Find the word "bodies" in the material below and gather every line that contains it.
# START OF Data shown
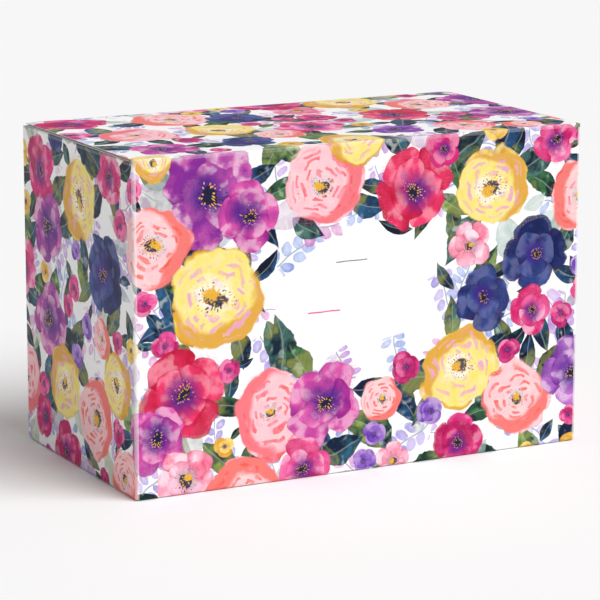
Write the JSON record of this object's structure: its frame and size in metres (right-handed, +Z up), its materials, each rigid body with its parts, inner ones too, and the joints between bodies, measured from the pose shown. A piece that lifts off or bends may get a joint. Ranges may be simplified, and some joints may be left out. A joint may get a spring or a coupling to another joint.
{
  "type": "corrugated gift carton",
  "caption": "Flower-patterned corrugated gift carton with hinged lid, tuck flap, dust flaps and snap-lock bottom.",
  "frame": {"origin": "middle of the base, on the surface that the carton stands on", "axes": "+X along the long side, to the right as seen from the front; the front wall with the blank address area faces -Y; +Z up"},
  "size_m": [0.305, 0.165, 0.203],
  "materials": {
    "printed_liner": "white paper liner with a printed flower pattern, satin coating",
    "flute_medium": "uncoated fluted white-grey medium",
    "plain_liner": "uncoated white liner",
    "folded_board": "creased board, printed outside",
    "glue": "dried adhesive"
  },
  "bodies": {
    "carton": {"front_wall_outer_liner": "printed_liner", "front_wall_fluting": "flute_medium", "front_wall_inner_liner": "plain_liner", "back_wall_outer_liner": "printed_liner", "back_wall_fluting": "flute_medium", "back_wall_inner_liner": "plain_liner", "left_wall_outer_liner": "printed_liner", "left_wall_fluting": "flute_medium", "left_wall_inner_liner": "plain_liner", "right_wall_outer_liner": "printed_liner", "right_wall_fluting": "flute_medium", "right_wall_inner_liner": "plain_liner", "glue_flap_outer_liner": "printed_liner", "glue_flap_fluting": "flute_medium", "glue_flap_inner_liner": "plain_liner", "bottom_front_flap_outer_liner": "printed_liner", "bottom_front_flap_fluting": "flute_medium", "bottom_front_flap_inner_liner": "plain_liner", "bottom_back_flap_outer_liner": "printed_liner", "bottom_back_flap_fluting": "flute_medium", "bottom_back_flap_inner_liner": "plain_liner", "bottom_left_flap_outer_liner": "printed_liner", "bottom_left_flap_fluting": "flute_medium", "bottom_left_flap_inner_liner": "plain_liner", "bottom_right_flap_outer_liner": "printed_liner", "bottom_right_flap_fluting": "flute_medium", "bottom_right_flap_inner_liner": "plain_liner", "corner_fold_front_left": "folded_board", "corner_fold_front_right": "folded_board", "corner_fold_back_right": "folded_board", "glue_flap_fold": "folded_board", "bottom_fold_front": "folded_board", "bottom_fold_back": "folded_board", "bottom_fold_left": "folded_board", "bottom_fold_right": "folded_board", "lid_crease": "folded_board", "dust_crease_left": "folded_board", "dust_crease_right": "folded_board", "glue_seam": "glue"},
    "lid": {"lid_outer_liner": "printed_liner", "lid_fluting": "flute_medium", "lid_inner_liner": "plain_liner", "tuck_crease": "folded_board"},
    "tuck_flap": {"tuck_flap_outer_liner": "printed_liner", "tuck_flap_fluting": "flute_medium", "tuck_flap_inner_liner": "plain_liner"},
    "dust_flap_left": {"dust_flap_left_outer_liner": "printed_liner", "dust_flap_left_fluting": "flute_medium", "dust_flap_left_inner_liner": "plain_liner"},
    "dust_flap_right": {"dust_flap_right_outer_liner": "printed_liner", "dust_flap_right_fluting": "flute_medium", "dust_flap_right_inner_liner": "plain_liner"}
  },
  "joints": [
    {"name": "lid_hinge", "type": "hinge", "parent": "carton", "child": "lid", "pos_m": [0, -0.0817, 0.2022], "axis": [1, 0, 0], "range_deg": [0, 175]},
    {"name": "tuck_flap_hinge", "type": "hinge", "parent": "lid", "child": "tuck_flap", "pos_m": [0, 0.0798, 0.2022], "axis": [1, 0, 0], "range_deg": [0, 70.5]},
    {"name": "dust_flap_left_hinge", "type": "hinge", "parent": "carton", "child": "dust_flap_left", "pos_m": [-0.1517, 0, 0.2003], "axis": [0, -1, 0], "range_deg": [0, 102]},
    {"name": "dust_flap_right_hinge", "type": "hinge", "parent": "carton", "child": "dust_flap_right", "pos_m": [0.1517, 0, 0.2003], "axis": [0, 1, 0], "range_deg": [0, 102]}
  ],
  "couplings": [
    {"joint": "tuck_flap_hinge", "follows": "lid_hinge", "ratio": 0.4},
    {"joint": "dust_flap_left_hinge", "follows": "lid_hinge", "ratio": 0.58},
    {"joint": "dust_flap_right_hinge", "follows": "lid_hinge", "ratio": 0.58}
  ]
}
# END OF Data shown
Solved exercise:
Write the JSON record of this object's structure: its frame and size in metres (right-handed, +Z up), its materials, each rigid body with its parts, inner ones too, and the joints between bodies, measured from the pose shown. A piece that lifts off or bends may get a joint. Ranges may be simplified, and some joints may be left out. A joint may get a spring or a coupling to another joint.
  "bodies": {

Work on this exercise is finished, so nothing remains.